While wealthy donor nations, as well as some government officials in Zambia and other African nations, focus on climate change, farming in southern Africa faces other threats. At the Conservation Farming Unit, a part of the Zambia National Farmers' Union that is teaching farmers conservation-friendly planting techniques, officials say government policies are inefficient and fixated on maize.
Last year's South African study advises the Zambian government to stop subsidizing crops that do poorly in a changing climate, and to invest in climate data collection and weather forecasting.

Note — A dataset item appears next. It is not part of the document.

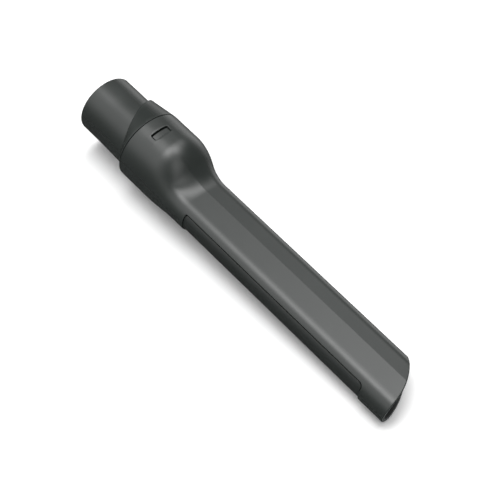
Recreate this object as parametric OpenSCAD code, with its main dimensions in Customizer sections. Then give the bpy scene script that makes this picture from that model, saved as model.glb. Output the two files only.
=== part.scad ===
// Crevice nozzle of a handheld vacuum: a flattened blade with a slanted mouth, a round
// bulge behind it, a plug-in neck that snaps into the bulge, and a cover let into the
// blade's spine. The neck's axis is +X, from the neck's open end to the mouth. The
// spine faces -Y, and the blade's flat flanks face +Z and -Z.

/* [Neck] */
// Outside diameter of the plug-in neck
neck_od = 35; // [32:0.5:36]
// Straight, full-round length of the neck that plugs in
spigot_len = 20; // [14:1:24]
// Wall of the neck
neck_wall = 2.2; // [1.6:0.1:2.6]
// Slant of the collar's rear edge, away from square, in degrees
collar_slant = 24.5; // [12:0.5:28]
// Height of the collar's lip above the neck
lip_h = 1.6; // [1:0.1:2]

/* [Bulge] */
// Outside diameter of the bulge
bulge_od = 42.5; // [41:0.5:48]
// Straight length of the bulge, from the seam to where it starts to flatten
bulge_len = 19.5; // [18:0.5:30]
// Length over which the bulge flattens into the blade
blend_len = 30; // [22:1:45]
// Wall of the nozzle's body
wall = 2.2; // [1.8:0.1:2.5]

/* [Snap windows] */
// Width of each window, along the axis
window_w = 4.3; // [3:0.1:5]
// Length of each window, round the bulge
window_l = 11.6; // [8:0.2:14]

/* [Blade] */
// Distance between the two flat flanks
blade_w = 18.7; // [17:0.1:22]
// Distance from the neck's axis to the blade's lower edge
lower_reach = 12.95; // [11.5:0.05:16]
// Radius of the rounded lower edge
lower_r = 7.9; // [7:0.1:8.4]
// Angle by which each lower flank leans in, in degrees
lean = 11.8; // [8:0.2:16]

/* [Length and mouth] */
// Length from the neck's open end to the tip
total_len = 244; // [200:1:320]
// Radius of the curved cut that slants the mouth
mouth_cut_r = 42.4; // [40:0.2:70]

/* [Spine cover] */
// Angle that the cover spans round the spine, in degrees
cover_arc = 95; // [60:1:104]
// How far the cover lies below the spine
cover_inset = 0.8; // [0.4:0.1:1]
// Thickness of the cover
cover_t = 1.4; // [1:0.1:1.6]
// Distance from the tip to the cover's front end
cover_front = 18; // [16:1:40]
// Visible gap round the cover
cover_gap = 0.2; // [0.1:0.05:0.35]

/* [Hidden] */
$fn = 96;
plastic = [0.27, 0.275, 0.275];

// neck and collar
neck_r = neck_od / 2;
bore_r = neck_r - neck_wall;
root_r = neck_r + 0.6;
lip_r = neck_r + lip_h;
lead_in = 0.5;
bulge_r = bulge_od / 2;
collar_mid = spigot_len + lip_r * tan(collar_slant);
seam_x = collar_mid + neck_r * tan(collar_slant) + 2.3;
seam_gap = 0.3;

// sleeve and snap catches of the connector, inside the bulge
cavity_r = bulge_r - wall;
sleeve_r = cavity_r - 0.15;
sleeve_bore_r = max(bore_r, sleeve_r - 2.2);
sleeve_end = seam_x + bulge_len - 2.3;
window_x = seam_x + 10.1;
catch_h = 0.7;
catch_gap = 0.5;
catch_side = 0.4;
slit_w = 1.2;
slit_y = window_l / 2 + 1.3;

// blade: a section point [u, v] lies at y = -u, z = v
half_w = blade_w / 2;
spine_c = bulge_r - 0.08 - half_w;
spine_thick = 1.7;
lower_c = lower_reach - lower_r;
crease_u = min(spine_c - 2, (half_w * cos(lean) - lower_r) / sin(lean) - lower_c);
blend_x = seam_x + bulge_len;
blade_x = blend_x + blend_len;
shoulder = 1;

// mouth
mouth_axis_x = total_len - mouth_cut_r;
mouth_wall = wall - 0.2;

// spine cover and its recess
cover_x0 = blade_x + 3;
cover_x1 = total_len - cover_front;
cover_r = half_w - cover_inset;
recess_r = cover_r - cover_t;
cover_half = half_w * sin(cover_arc / 2);
corner_rear = 1;
corner_front = 2.8;

// Half of the blade's outline inset by w, from the spine round to the lower edge, with
// the spine's arc moved in by thick.
function half_outline(w, thick) = let (
    r = half_w - w,
    c = spine_c - thick,
    q = lower_r - w,
    ku = crease_u + w * tan(lean / 2),
    tu = -lower_c - q * sin(lean),
    tv = q * cos(lean)
) concat(
    [for (a = [0 : 6 : 90]) [c + r * cos(a), r * sin(a)]],
    [for (i = [1 : 8]) [c + (ku - c) * i / 8, r]],
    [for (i = [1 : 8]) [ku + (tu - ku) * i / 8, r + (tv - r) * i / 8]],
    [for (i = [1 : 12]) let (a = lean + (90 - lean) * i / 12) [-lower_c - q * sin(a), q * cos(a)]]
);

function outline(w, thick) = let (h = half_outline(w, thick))
    concat(h, [for (i = [len(h) - 2 : -1 : 1]) [h[i][0], -h[i][1]]]);

// Share of the blade in the section at x, for a point that faces along d: the spine
// side settles first and the lower edge last.
function ease(t) = (1 - cos(180 * min(1, max(0, t)))) / 2;
function share(x, d) = ease((x - blend_x) / blend_len / (0.96 - 0.04 * d[0]));

// Ring at x between a circle of radius r and the points of a blade section.
function ring(x, r, pts) = [for (p = pts) let (
    d = p / norm(p),
    s = share(x, d),
    q = r * d * (1 - s) + s * p
) [x, -q[0], q[1]]];

// Closed skin through rings with the same number of points, each end closed by a fan
// from the neck's axis.
module skin(rings) {
    n = len(rings[0]);
    m = len(rings);
    hubs = [[rings[0][0][0], 0, 0], [rings[m - 1][0][0], 0, 0]];
    last = (m - 1) * n;
    polyhedron(
        points = concat([for (r = rings, p = r) p], hubs),
        faces = [for (i = [0 : n - 1]) let (j = (i + 1) % n) each concat(
            [[m * n, j, i], [m * n + 1, last + i, last + j]],
            [for (k = [0 : n : last - n]) each [
                [k + i, k + j, k + n + j],
                [k + i, k + n + j, k + n + i]
            ]]
        )]
    );
}

// Straight and tapered rods on the neck's axis.
module taper(x0, x1, r0, r1) {
    translate([x0, 0, 0]) rotate([0, 90, 0]) cylinder(h = x1 - x0, r1 = r0, r2 = r1);
}

module rod(x0, x1, r) {
    translate([x0, 0, 0]) rotate([0, 90, 0]) cylinder(h = x1 - x0, r = r);
}

// Extrudes a section drawn in the Y-Z plane from x0 to x1.
module along_x(x0, x1) {
    translate([x0, 0, 0]) rotate([90, 0, 90]) linear_extrude(x1 - x0) children();
}

module rounded_plan(l, w, r) {
    square([l - 2 * r, w], center = true);
    square([l, w - 2 * r], center = true);
    for (sx = [-1, 1], sy = [-1, 1]) {
        translate([sx * (l / 2 - r), sy * (w / 2 - r)]) circle(r);
    }
}

// Part of a ring round the spine's arc, from radius r0 to r1, over the given angle.
module spine_ring(r0, r1, arc) {
    reach = 2 * r1;
    translate([-spine_c, 0]) intersection() {
        difference() {
            circle(r1);
            circle(r0);
        }
        polygon([[0, 0], for (a = [-1, -0.5, 0, 0.5, 1]) -reach * [cos(a * arc / 2), sin(a * arc / 2)]]);
    }
}

// Outline of the cover seen from the spine side, grown by g: small corners at the rear
// and larger ones towards the mouth.
module cover_plan(g) {
    x0 = cover_x0 - g;
    x1 = cover_x1 + g;
    h = cover_half + g;
    translate([x0 + corner_rear, -h]) square([x1 - x0 - corner_rear - corner_front, 2 * h]);
    for (end = [[x0 + corner_rear, corner_rear], [x1 - corner_front, corner_front]]) {
        translate([end[0] - end[1], end[1] - h]) square([2 * end[1], 2 * (h - end[1])]);
        for (s = [-1, 1]) {
            translate([end[0], s * (h - end[1])]) circle(end[1]);
        }
    }
}

// The cover's shape between radii r0 and r1, grown by g all round.
module cover_shape(r0, r1, g) {
    spread = 2 * asin(min(1, g / half_w));
    intersection() {
        along_x(cover_x0 - 5, cover_x1 + 5) spine_ring(r0, r1, cover_arc + 2 * spread);
        rotate([90, 0, 0]) linear_extrude(2 * bulge_r) cover_plan(g);
    }
}

module mouth_cut() {
    difference() {
        translate([mouth_axis_x, -2 * bulge_r, -bulge_r]) cube([total_len, 4 * bulge_r, 2 * bulge_r]);
        translate([mouth_axis_x, -spine_c - half_w, -2 * bulge_r]) cylinder(h = 4 * bulge_r, r = mouth_cut_r);
    }
}

module nozzle_body() {
    outer = outline(0, 0);
    inner = outline(wall, spine_thick);
    steps = 15;
    blend = [for (i = [0 : steps]) blend_x + blend_len * i / steps];
    color(plastic) difference() {
        skin([for (x = concat([seam_x + seam_gap], blend, [total_len + 5])) ring(x, bulge_r, outer)]);
        skin([for (x = concat([sleeve_end - 1], blend, [total_len + 6]))
            ring(x, cavity_r - shoulder, inner)]);
        rod(seam_x, sleeve_end + 0.3, cavity_r);
        along_x(cover_x1 + 2.5, total_len + 1) polygon([for (p = outline(mouth_wall, 0)) [-p[0], p[1]]]);
        mouth_cut();
        translate([window_x, 0, -2 * bulge_r])
            linear_extrude(4 * bulge_r) rounded_plan(window_w, window_l, 0.9);
        cover_shape(recess_r - 0.05, half_w + 1, cover_gap);
    }
}

// Wedge between the neck and the seam: a slanted lip on the neck that grows into the
// bulge's full circle.
module collar() {
    hull($fn = 72) {
        for (step = [[0, lip_r], [-0.45, lip_r - 0.5]]) {
            intersection() {
                rod(0, seam_x, step[1]);
                translate([collar_mid + step[0], 0, 0]) rotate([0, 0, collar_slant])
                    cube([0.1, 3 * bulge_r, 3 * bulge_r], center = true);
            }
        }
        rod(seam_x - 0.3, seam_x, bulge_r - 0.25);
        rod(seam_x - 0.6, seam_x - 0.5, bulge_r);
    }
}

module connector() {
    color(plastic) difference() {
        union() {
            taper(0, lead_in, neck_r - lead_in, neck_r);
            rod(lead_in, spigot_len, neck_r);
            taper(spigot_len, seam_x - 1, neck_r, root_r);
            collar();
            rod(seam_x - 1, sleeve_end, sleeve_r);
            intersection() {
                taper(
                    window_x - window_w / 2 + catch_gap,
                    window_x + window_w / 2 - 0.1,
                    sleeve_r + catch_h,
                    sleeve_r + 0.1
                );
                translate([window_x, 0, 0])
                    cube([2 * window_w, window_l - 2 * catch_side, 3 * bulge_r], center = true);
            }
        }
        rod(-1, seam_x - 4, bore_r);
        taper(seam_x - 4, seam_x, bore_r, sleeve_bore_r);
        rod(seam_x, sleeve_end + 1, sleeve_bore_r);
        for (s = [-1, 1]) {
            translate([seam_x + 4, s * slit_y - slit_w / 2, -2 * bulge_r])
                cube([bulge_len, slit_w, 4 * bulge_r]);
        }
    }
}

module spine_cover() {
    color(plastic) cover_shape(recess_r, cover_r, 0);
}

nozzle_body();
connector();
spine_cover();
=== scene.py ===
"""Looks of a crevice nozzle: satin moulded plastic, lying on its side on a pale floor."""

import math

import bmesh
import bpy
from mathutils import Matrix, Vector


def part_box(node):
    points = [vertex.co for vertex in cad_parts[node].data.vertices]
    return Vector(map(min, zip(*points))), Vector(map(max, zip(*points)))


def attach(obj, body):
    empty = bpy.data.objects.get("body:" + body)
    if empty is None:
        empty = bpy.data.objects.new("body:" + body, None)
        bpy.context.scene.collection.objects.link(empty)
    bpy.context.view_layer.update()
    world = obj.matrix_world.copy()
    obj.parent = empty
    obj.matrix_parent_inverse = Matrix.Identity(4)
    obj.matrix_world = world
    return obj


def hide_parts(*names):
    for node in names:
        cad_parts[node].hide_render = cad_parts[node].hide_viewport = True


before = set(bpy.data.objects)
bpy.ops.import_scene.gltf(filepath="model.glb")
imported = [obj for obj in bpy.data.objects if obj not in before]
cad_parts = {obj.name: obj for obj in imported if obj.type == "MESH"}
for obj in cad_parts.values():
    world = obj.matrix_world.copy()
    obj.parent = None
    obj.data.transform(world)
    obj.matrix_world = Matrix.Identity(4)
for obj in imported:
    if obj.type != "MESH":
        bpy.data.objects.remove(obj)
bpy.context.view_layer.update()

MM = 0.001


def box_mm(node):
    return [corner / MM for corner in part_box(node)]


# ---------------------------------------------------------------- sizes, in millimetres

# From the frame.
body_low, body_high = box_mm("nozzle_body")
cover_low, cover_high = box_mm("spine_cover")
REAR_X = body_low.x
TIP_X = body_high.x
BULGE_R = body_high.z
SLEEVE_END = box_mm("connector")[1].x
COVER_X0 = cover_low.x
COVER_X1 = cover_high.x

# Neck and collar, as in the part's source. The bore widens to the sleeve's over BORE_FLARE.
NECK_R = 17.5
NECK_WALL = 2.2
NECK_CONE = 0.6
SPIGOT_LEN = 20
LEAD_IN = 0.5
LIP_H = 1.6
COLLAR_SLANT = math.radians(24.5)
COLLAR_FRONT = 0.6
BORE_FLARE = 4

# Bulge, blade and mouth, as in the part's source.
SEAM_GAP = 0.3
BULGE_LEN = 19.5
BLEND_LEN = 30
WALL = 2.2
MOUTH_WALL = 2
SPINE_THICK = 1.7
SPINE_DROP = 0.08
SHOULDER = 1
HALF_W = 9.35
LOWER_R = 7.9
LOWER_REACH = 12.95
LEAN = math.radians(11.8)
MOUTH_CUT_R = 42.4
MOUTH_START = 2.5

# Windows, catches and the slit sleeve, as in the part's source.
WINDOW_W = 4.3
WINDOW_L = 11.6
WINDOW_PLACE = 10.1
WINDOW_CORNER = 0.9
CATCH_FRONT = 0.1
SLEEVE_PLAY = 0.15
SLEEVE_WALL = 2.2
SHOULDER_GAP = 0.3
SLIT_W = 1.2
SLIT_PLACE = 4

# Strip and its recess, as in the part's source.
COVER_ARC = math.radians(95)
COVER_INSET = 0.8
COVER_T = 1.4
COVER_GAP = 0.2
COVER_CORNERS = (1, 2.8)
COVER_SEAT = 0.05

# The scene's own: rounded edges, bevels as (back, drop), and how the strip lies in its recess.
EDGE = 0.25
MOUTH_EDGE_OUT = 0.6
MOUTH_EDGE_IN = 0.3
BORE_EDGE = 0.3
LIP_BEVEL = (0.45, 0.4)
SEAM_BEVEL = (0.05, 0.4)
SLEEVE_BEVEL = 0.4
LINING_GROW = 0.4
COVER_EDGE = 0.12
SHADOW_LINE = 0.35
REAR_LINE = 0.05

# The scene's own: how the blend is shifted and the mouth's cut tilted across the blade.
BLEND_SHIFT = 1.7
MOUTH_TILT = 0.07
TILT_PIVOT = 0.6 * HALF_W

# The scene's own: how the snap catches stand in their windows.
CATCH_SINK = 0.9
CATCH_GAP = 0.7
CATCH_SIDE = 0.5
CATCH_ROOT = 0.3
CATCH_EDGE = 0.15
CATCH_CORNER = 0.5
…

The Zambian government is trying to attract foreign investment in hydroelectric dams. Francis Yamba, an engineer who runs the Center for Energy, Environment and Engineering in Lusaka, said another idea is to channel water from the Congo River to the Zambezi. Yamba also says farmers should turn their agricultural waste into energy.
Nations in the region lack cash and expertise for grand engineering schemes. But not all solutions have to rely on advanced technology.
Every summer in Zambia's Western province, when flood waters move in, the king of the Lozi tribe leads his people from the flood plains to higher ground, near his summer palace.
Environmental experts are wondering whether it could work elsewhere.
"They're indigenous coping measures," Yamba says. "They've been doing that for hundreds and hundreds of years. Why not use traditional Lozi culture?"